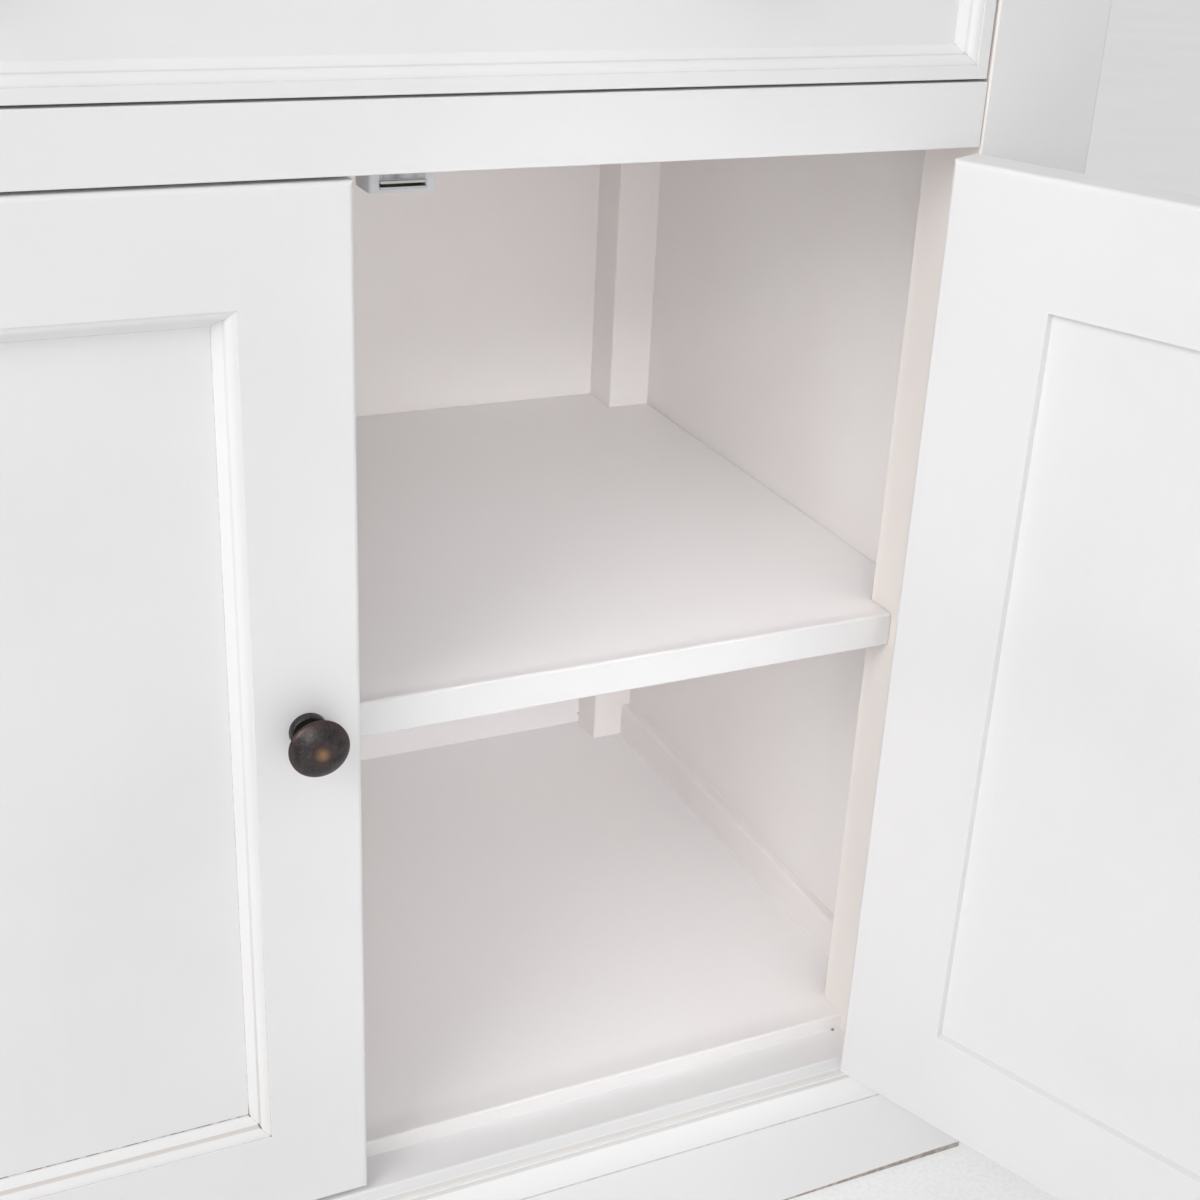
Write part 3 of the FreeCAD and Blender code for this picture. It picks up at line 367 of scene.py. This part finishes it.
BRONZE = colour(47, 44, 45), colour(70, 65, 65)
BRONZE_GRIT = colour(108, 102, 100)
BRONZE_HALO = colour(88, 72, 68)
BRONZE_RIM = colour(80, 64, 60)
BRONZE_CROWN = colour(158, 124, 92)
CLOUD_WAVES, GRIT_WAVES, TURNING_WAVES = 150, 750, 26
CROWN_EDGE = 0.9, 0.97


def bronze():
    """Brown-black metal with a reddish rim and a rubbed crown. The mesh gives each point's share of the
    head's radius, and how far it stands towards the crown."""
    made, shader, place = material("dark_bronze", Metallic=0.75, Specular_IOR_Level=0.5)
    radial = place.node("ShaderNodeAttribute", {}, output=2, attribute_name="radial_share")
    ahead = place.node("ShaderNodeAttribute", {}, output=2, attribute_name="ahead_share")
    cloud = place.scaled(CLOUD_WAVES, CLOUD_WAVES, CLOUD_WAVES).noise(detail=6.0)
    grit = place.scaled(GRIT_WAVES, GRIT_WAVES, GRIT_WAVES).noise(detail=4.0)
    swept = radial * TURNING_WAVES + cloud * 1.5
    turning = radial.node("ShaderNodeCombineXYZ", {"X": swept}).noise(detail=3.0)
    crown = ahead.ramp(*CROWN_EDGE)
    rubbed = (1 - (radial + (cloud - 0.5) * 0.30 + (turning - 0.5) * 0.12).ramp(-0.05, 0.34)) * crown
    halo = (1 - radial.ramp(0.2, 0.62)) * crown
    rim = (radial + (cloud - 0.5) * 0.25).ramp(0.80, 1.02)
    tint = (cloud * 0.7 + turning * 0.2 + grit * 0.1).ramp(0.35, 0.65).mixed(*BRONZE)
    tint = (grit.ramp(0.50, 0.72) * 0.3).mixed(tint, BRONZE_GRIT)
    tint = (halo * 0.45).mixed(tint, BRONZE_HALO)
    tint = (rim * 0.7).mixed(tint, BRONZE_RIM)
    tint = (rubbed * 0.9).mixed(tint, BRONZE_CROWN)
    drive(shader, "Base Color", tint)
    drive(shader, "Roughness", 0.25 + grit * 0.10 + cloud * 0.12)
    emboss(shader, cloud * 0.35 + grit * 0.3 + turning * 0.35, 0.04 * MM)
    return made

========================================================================

### [To do]
Your answer should be exactly the lines of the data above, from the first through the line containing "CROWN_EDGE = 0.9, 0.97".

### [Reply]
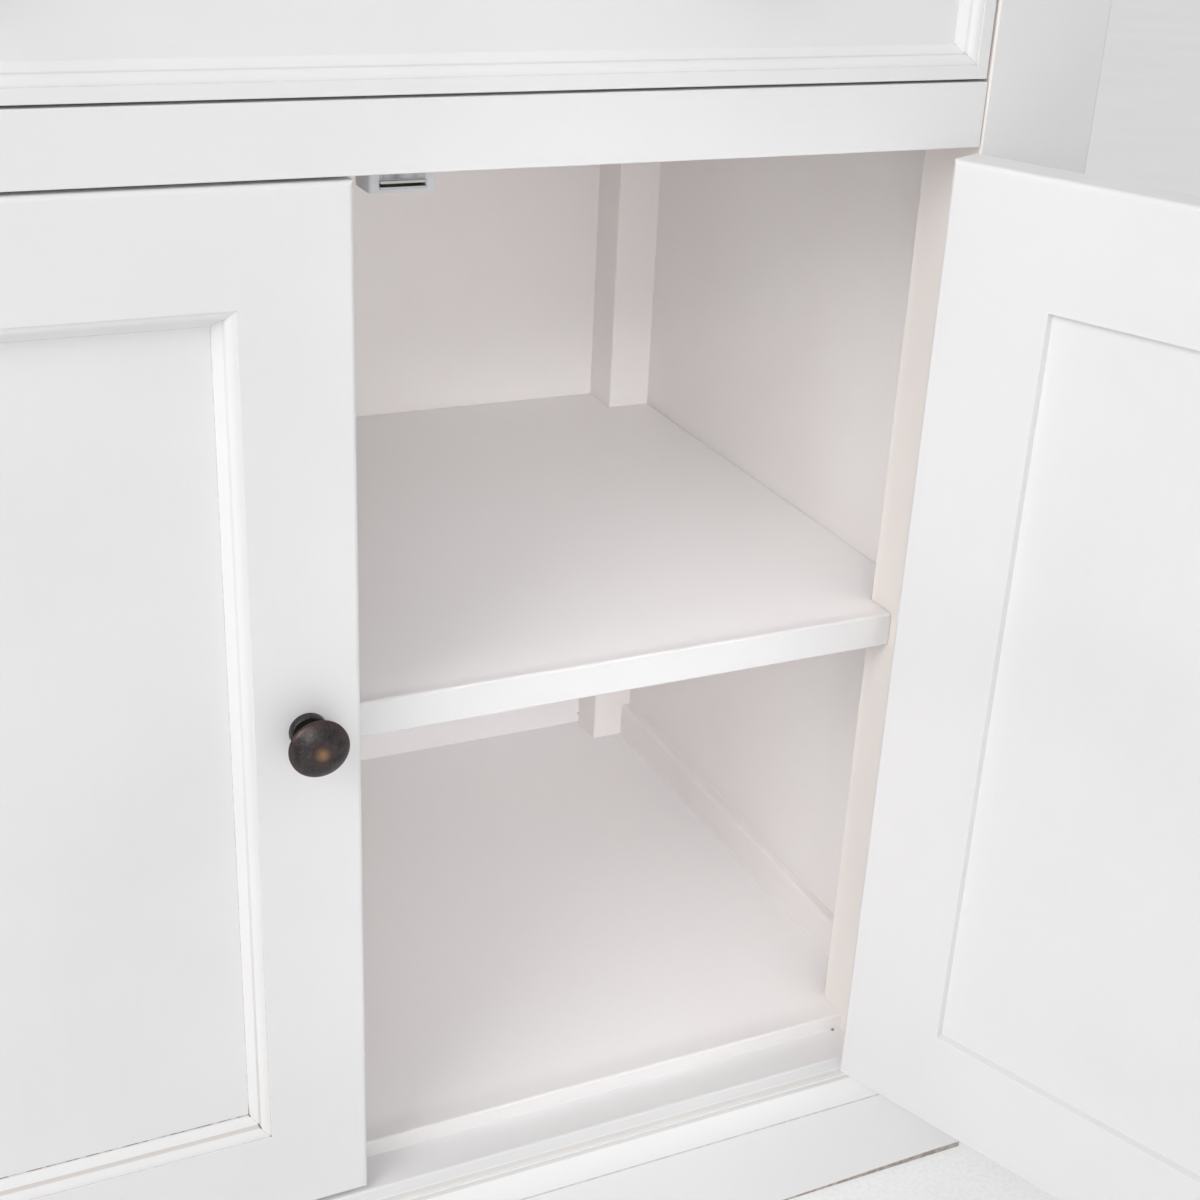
Write part 3 of the FreeCAD and Blender code for this picture. It picks up at line 367 of scene.py. This part finishes it.
BRONZE = colour(47, 44, 45), colour(70, 65, 65)
BRONZE_GRIT = colour(108, 102, 100)
BRONZE_HALO = colour(88, 72, 68)
BRONZE_RIM = colour(80, 64, 60)
BRONZE_CROWN = colour(158, 124, 92)
CLOUD_WAVES, GRIT_WAVES, TURNING_WAVES = 150, 750, 26
CROWN_EDGE = 0.9, 0.97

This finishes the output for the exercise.